Ukraine Launches Remarkable Counteroffensive Against Russian Military
The Ukrainian army inflicts a major operational blow against Russia by recapturing thousands of miles of territory in eastern Ukraine with stunning counteroffensive.
In less than a week, Ukraine’s military made startling gains against Russian forces in the Kharkiv region, potentially changing the tide of a war that has raged for more than half a year and changed the geopolitical fabric of Europe, writes the Washington Post.
Excerpt from the Washington Post: In a stunning counteroffensive, Ukrainian troops pushed east, seizing Balakliya on Thursday. Forces then continued toward Izyum and Kupyansk, areas which were under Russian control for months. By Sunday, Russian troops retreated, leaving more than 1,100 square miles back in the hands of Ukraine, according to the Ukrainian Commander in Chief Valery Zaluzhny. Russia’s defense ministry said troops were "regrouping." In the last five days, Ukraine has recaptured more territory than Russia has taken since April, according to the Institute for the Study of War, which closely tracks the conflict.
Sources: Institute for the Study of War, AEI’s Critical Threats Project
According to Politico, not even the Pentagon expected Ukraine’s blitzkrieg to move so quickly. Top Western defense officials were informed in advance that Ukraine was planning a two-front counteroffensive to retake territory captured by Russia, but they have been surprised by the blistering pace of Kyiv’s gains in the north, according to four officials with knowledge of the discussions.
"Everyone was surprised how the Russians ran," said the Ukrainian government official on condition of anonymity to discuss a sensitive operation.

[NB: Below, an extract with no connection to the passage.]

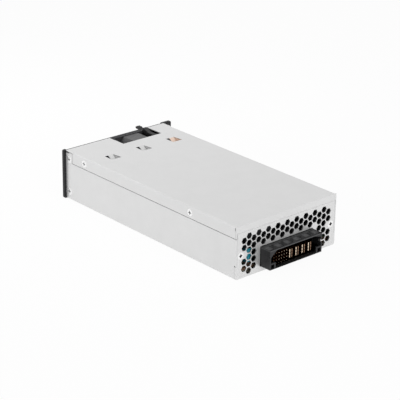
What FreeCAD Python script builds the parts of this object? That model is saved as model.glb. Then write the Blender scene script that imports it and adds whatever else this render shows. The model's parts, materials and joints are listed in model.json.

Excerpt from Politico: Ukrainian forces rolled through lightly manned Russian posts around Kharkiv over the weekend, retaking more than 1,000 square miles around the city and pushing east — in some cases all the way up to the Russian border. Russian forces retreated from two key logistical hubs, the towns of Izyum and Kupiansk, as their ranks were depleted by the simultaneous fight in Kherson in the south. The northern offensive has been conducted by a relatively small force — just a handful of brigades with a few thousand soldiers each, according to a U.S. official and a Western diplomat. Many of the Russian outposts were manned by conscripts and lightly trained and armed troops from occupied areas of Ukraine who were overwhelmed by the firepower and armored vehicles of the approaching forces.
Almost seven months into a war that has already taken a number of unexpected turns, the Ukrainian military stunned the world as it succeeded in driving Russia’s forces out of swaths of territory in southern and eastern Ukraine in a counteroffensive over the past week, reports Foreign Policy.
"The Russian military has performed worse than I would have ever imagined," said Ben Hodges, a former commanding general of the U.S. Army in Europe. "It’s too early to plan a victory parade here, but I think the Ukrainians are at a point of achieving irreversible momentum so long as we, the West, stick with them."
Excerpt from Foreign Policy: The Russian military’s rapid collapse in the face of Ukraine’s surprise offensive has turned the whole narrative of the war on its head, convincing many Western policymakers that Ukraine could actually win a strategic victory, while pushing Putin to his most politically vulnerable point since the onset of the war after a series of embarrassing military setbacks for Moscow. Unlike Moscow’s tactical withdrawal from the Kyiv region in the spring as it sought to focus its efforts on eastern Ukraine, this time Russian troops scattered in the face of the Ukrainian advance, leaving behind scores of tanks and ammunition. Amid a battlefield rout and increasing pressure from Russian nationalists and influential war bloggers, Russian President Vladimir Putin finds himself under increasing pressure to escalate the conflict with an ever-more-threadbare military as the world waits to see how the country’s increasingly erratic president will respond to finding himself in the corner.
In a podcast from its Consider This program, NPR shares the stories of Ukrainians who spent months under Russian occupation and takes a look at what the counteroffensive means for the next phase of the war.
And finally, in a related story from CNN, it reports that when Chinese leader Xi Jinping and Russian President Vladimir Putin sit down with other Asian leaders at a summit in Central Asia Friday, they will seek to present a united front to counterbalance the United States and its allies.
Excerpt from CNN: Beginning Thursday, leaders from the grouping, including India, Pakistan, Iran and four Central Asian countries, have convened in the city of Samarkand in Uzbekistan, which has seen a flurry of high-level talks, including the first face-to-face meeting between Xi and Putin since the invasion. But within their "no-limits" relationship, potential differences over Russia’s faltering invasion of Ukraine are beginning to emerge. During their talks, Putin conceded that Chinese officials had "questions and concerns" over his protracted military assault, in what appeared to be the first – although somewhat veiled – admission of their differences on the conflict. Moscow’s invasion has left it diplomatically isolated, and its economy severely weakened by a raft of punishing Western sanctions. China has offered Russia tacit support and stepped up economic assistance to its neighbor, but as the conflict drags on into winter, analysts question how far Xi will be prepared to go in continuing to back Putin – and at what cost.